__Task requirements__: What is wanted is an exact restatement of the lines from the one with "the pair's box." through the one with "from mathutils import Matrix, Vector", both included, and of no other lines.

__Supplied material__:
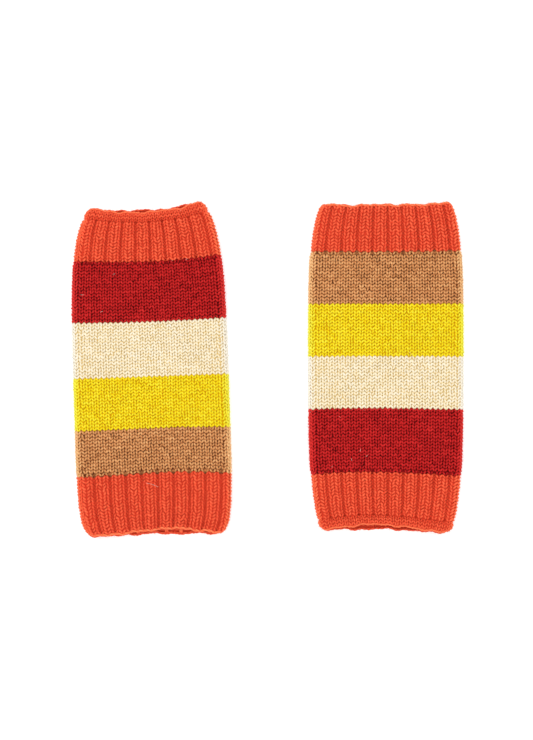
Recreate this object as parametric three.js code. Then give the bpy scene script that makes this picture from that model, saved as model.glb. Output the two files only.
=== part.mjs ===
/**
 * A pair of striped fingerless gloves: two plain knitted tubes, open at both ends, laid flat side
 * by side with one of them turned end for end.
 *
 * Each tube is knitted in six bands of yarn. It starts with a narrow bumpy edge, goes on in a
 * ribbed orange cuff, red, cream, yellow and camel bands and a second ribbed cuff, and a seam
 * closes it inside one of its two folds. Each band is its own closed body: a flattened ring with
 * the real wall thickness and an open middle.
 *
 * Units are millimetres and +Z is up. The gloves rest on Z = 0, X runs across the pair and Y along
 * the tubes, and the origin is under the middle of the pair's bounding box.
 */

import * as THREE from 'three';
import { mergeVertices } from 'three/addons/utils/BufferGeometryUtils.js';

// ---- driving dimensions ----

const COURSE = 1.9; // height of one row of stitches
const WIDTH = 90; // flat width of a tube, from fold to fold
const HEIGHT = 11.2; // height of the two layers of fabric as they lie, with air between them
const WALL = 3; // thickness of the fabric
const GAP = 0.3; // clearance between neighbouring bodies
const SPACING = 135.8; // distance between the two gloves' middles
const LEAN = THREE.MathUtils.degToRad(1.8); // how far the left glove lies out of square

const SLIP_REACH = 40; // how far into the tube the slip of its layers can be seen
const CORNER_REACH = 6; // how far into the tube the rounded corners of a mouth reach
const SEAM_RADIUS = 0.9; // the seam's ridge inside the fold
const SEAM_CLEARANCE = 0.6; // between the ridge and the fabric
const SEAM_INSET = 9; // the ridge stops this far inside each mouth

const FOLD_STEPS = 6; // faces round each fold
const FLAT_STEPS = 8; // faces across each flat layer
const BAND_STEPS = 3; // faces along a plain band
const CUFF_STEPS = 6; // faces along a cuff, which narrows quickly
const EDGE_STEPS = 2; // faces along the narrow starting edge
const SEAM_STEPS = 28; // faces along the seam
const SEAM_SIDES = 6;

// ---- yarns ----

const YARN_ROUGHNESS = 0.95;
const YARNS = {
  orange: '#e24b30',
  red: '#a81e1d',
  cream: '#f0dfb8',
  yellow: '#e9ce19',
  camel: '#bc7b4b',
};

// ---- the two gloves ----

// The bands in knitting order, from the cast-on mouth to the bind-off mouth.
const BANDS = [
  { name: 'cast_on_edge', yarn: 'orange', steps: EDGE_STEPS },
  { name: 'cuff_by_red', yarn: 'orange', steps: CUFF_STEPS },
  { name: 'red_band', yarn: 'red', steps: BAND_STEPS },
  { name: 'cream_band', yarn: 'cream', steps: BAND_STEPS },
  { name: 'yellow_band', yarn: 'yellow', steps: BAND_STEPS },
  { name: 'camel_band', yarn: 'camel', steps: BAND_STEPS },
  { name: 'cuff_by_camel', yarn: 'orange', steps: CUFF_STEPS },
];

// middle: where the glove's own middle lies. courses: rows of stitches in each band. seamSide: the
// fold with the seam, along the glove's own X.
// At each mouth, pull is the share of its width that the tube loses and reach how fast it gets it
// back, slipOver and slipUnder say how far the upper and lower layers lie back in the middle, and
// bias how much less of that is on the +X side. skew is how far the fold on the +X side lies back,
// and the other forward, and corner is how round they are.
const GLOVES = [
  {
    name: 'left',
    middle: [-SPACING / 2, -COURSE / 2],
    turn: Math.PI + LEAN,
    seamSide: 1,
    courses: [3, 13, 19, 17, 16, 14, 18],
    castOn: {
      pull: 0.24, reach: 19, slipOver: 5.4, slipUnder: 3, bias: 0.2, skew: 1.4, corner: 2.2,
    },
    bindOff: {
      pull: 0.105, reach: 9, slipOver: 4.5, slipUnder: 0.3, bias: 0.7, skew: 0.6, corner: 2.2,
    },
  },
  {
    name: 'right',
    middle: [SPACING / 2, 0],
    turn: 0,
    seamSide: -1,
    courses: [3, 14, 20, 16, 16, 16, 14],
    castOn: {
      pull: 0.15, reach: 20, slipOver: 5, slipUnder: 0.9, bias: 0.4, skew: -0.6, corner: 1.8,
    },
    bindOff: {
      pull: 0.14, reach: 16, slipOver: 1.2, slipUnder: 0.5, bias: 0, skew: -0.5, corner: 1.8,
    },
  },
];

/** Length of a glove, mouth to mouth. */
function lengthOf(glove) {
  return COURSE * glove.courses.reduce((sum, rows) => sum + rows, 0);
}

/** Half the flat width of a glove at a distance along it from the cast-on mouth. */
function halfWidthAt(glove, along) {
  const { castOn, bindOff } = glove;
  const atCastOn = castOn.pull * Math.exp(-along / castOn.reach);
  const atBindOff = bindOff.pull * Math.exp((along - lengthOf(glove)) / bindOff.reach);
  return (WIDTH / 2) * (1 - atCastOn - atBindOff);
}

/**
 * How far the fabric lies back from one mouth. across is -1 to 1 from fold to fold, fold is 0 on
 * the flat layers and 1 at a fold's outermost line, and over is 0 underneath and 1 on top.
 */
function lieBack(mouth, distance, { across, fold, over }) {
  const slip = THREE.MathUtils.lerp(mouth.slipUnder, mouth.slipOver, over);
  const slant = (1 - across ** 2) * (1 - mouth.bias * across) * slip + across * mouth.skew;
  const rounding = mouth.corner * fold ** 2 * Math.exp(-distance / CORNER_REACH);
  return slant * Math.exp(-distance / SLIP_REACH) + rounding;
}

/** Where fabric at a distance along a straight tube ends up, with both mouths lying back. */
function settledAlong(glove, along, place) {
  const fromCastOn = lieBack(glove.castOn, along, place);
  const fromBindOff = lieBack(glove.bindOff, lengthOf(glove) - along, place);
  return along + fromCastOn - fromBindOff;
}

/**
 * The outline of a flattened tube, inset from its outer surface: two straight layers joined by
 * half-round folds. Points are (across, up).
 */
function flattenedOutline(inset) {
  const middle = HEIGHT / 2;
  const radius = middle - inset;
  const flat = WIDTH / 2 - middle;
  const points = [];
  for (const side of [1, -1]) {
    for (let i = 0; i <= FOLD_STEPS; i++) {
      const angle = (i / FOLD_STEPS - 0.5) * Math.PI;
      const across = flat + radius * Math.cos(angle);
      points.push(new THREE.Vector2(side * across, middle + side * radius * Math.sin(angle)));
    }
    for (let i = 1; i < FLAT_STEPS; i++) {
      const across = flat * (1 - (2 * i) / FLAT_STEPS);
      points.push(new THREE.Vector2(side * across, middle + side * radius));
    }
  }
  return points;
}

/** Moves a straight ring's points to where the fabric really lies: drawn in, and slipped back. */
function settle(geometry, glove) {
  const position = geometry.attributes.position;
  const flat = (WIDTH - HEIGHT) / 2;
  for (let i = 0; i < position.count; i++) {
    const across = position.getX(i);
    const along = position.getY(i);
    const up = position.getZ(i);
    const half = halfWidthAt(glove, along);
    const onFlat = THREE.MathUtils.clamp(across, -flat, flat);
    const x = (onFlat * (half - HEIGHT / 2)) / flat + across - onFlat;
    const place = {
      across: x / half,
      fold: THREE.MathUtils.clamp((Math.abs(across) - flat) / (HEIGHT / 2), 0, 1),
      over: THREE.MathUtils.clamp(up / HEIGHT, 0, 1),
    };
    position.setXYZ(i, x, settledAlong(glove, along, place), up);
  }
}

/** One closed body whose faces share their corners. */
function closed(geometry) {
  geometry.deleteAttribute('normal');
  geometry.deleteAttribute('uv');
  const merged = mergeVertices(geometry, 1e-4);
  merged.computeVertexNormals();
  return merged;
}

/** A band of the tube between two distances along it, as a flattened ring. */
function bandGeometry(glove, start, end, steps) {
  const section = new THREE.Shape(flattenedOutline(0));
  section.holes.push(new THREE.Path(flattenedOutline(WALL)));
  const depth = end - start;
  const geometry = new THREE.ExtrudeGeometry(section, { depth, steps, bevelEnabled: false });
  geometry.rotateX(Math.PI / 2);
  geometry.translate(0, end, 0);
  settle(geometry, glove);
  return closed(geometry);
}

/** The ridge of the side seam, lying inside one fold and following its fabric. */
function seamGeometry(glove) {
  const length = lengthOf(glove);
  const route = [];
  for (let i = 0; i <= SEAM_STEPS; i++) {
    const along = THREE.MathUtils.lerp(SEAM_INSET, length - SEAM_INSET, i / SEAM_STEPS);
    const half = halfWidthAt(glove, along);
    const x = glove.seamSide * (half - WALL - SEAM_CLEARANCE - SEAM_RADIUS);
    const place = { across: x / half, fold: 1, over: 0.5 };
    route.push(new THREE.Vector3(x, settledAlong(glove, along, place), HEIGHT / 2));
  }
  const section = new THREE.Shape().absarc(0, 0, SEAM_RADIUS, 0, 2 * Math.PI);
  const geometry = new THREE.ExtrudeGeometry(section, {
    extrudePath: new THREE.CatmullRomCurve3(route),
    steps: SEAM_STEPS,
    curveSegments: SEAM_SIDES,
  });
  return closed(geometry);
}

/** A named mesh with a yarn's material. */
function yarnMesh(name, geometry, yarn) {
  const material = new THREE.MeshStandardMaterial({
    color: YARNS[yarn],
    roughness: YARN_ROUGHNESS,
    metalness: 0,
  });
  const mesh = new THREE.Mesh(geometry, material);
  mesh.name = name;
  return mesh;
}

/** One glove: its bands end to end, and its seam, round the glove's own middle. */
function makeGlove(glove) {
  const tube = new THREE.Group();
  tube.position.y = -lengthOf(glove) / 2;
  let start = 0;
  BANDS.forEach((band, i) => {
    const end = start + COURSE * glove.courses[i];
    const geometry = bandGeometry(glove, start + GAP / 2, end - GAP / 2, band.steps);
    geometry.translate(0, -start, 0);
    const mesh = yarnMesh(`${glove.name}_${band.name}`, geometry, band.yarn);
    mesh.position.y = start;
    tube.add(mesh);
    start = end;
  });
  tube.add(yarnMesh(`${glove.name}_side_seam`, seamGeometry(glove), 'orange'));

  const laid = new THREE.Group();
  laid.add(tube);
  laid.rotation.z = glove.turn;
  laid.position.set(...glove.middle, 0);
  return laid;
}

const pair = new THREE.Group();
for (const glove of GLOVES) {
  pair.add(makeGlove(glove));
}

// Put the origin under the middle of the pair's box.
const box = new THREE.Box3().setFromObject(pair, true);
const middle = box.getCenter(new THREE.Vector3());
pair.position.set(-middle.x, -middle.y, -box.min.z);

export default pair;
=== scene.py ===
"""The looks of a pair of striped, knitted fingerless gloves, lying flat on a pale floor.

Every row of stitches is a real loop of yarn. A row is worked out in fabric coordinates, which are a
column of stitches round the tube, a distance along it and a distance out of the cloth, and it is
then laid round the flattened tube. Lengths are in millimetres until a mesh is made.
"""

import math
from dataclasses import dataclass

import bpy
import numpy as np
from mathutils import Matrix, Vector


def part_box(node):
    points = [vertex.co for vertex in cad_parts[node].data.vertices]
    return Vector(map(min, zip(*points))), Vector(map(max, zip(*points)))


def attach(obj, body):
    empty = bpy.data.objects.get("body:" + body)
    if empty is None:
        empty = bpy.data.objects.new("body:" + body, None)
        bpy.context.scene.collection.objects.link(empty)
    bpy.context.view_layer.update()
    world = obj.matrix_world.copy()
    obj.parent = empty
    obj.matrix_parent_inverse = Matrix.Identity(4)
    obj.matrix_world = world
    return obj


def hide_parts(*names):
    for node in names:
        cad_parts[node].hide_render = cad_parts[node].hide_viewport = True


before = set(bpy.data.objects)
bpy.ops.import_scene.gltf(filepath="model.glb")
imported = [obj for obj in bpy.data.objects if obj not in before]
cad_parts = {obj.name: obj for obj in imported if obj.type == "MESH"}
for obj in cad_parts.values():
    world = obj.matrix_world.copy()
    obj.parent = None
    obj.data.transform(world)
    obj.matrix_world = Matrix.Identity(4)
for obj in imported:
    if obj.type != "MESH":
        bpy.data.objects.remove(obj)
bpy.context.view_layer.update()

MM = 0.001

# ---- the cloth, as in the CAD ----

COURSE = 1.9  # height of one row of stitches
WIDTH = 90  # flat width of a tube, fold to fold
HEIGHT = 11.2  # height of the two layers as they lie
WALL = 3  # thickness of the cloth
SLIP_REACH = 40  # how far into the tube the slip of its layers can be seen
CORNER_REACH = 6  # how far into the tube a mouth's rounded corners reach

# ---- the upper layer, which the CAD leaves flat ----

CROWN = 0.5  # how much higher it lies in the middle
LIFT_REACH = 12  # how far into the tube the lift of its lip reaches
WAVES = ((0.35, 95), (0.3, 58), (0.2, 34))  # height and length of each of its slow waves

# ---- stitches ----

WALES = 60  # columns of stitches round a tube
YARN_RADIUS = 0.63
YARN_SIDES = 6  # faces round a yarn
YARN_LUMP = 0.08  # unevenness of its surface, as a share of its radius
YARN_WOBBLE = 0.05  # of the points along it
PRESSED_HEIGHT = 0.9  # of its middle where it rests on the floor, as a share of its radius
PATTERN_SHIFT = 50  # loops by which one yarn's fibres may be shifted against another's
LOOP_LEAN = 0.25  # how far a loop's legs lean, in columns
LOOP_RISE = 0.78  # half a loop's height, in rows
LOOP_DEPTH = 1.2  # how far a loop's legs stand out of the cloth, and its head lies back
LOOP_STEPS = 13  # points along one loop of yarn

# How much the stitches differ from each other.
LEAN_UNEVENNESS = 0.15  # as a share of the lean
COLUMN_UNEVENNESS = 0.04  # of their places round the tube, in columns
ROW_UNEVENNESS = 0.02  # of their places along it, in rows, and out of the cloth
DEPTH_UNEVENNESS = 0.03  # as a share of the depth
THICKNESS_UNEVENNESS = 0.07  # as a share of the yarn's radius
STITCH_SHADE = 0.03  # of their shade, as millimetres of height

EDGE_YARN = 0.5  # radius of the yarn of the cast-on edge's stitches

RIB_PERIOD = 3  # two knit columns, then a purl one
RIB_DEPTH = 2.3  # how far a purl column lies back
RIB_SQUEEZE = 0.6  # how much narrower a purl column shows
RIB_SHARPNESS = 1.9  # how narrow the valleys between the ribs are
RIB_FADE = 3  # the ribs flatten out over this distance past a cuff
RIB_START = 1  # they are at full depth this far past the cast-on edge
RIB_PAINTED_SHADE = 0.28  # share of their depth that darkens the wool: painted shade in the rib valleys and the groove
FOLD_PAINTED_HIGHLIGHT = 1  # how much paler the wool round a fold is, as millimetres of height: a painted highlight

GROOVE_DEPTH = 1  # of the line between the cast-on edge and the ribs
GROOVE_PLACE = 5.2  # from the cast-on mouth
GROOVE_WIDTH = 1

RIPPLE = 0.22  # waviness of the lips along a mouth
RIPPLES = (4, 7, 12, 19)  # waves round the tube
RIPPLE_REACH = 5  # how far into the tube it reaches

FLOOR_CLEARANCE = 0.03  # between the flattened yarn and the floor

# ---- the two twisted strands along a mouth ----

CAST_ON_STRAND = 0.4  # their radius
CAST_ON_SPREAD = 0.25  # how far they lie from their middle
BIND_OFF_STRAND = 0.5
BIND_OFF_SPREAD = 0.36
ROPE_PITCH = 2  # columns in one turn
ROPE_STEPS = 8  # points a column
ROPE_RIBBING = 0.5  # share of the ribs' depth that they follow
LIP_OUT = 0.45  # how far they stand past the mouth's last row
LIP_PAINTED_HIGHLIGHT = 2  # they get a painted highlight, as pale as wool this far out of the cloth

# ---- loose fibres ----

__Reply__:
// Put the origin under the middle of the pair's box.
const box = new THREE.Box3().setFromObject(pair, true);
const middle = box.getCenter(new THREE.Vector3());
pair.position.set(-middle.x, -middle.y, -box.min.z);

export default pair;
=== scene.py ===
"""The looks of a pair of striped, knitted fingerless gloves, lying flat on a pale floor.

Every row of stitches is a real loop of yarn. A row is worked out in fabric coordinates, which are a
column of stitches round the tube, a distance along it and a distance out of the cloth, and it is
then laid round the flattened tube. Lengths are in millimetres until a mesh is made.
"""

import math
from dataclasses import dataclass

import bpy
import numpy as np
from mathutils import Matrix, Vector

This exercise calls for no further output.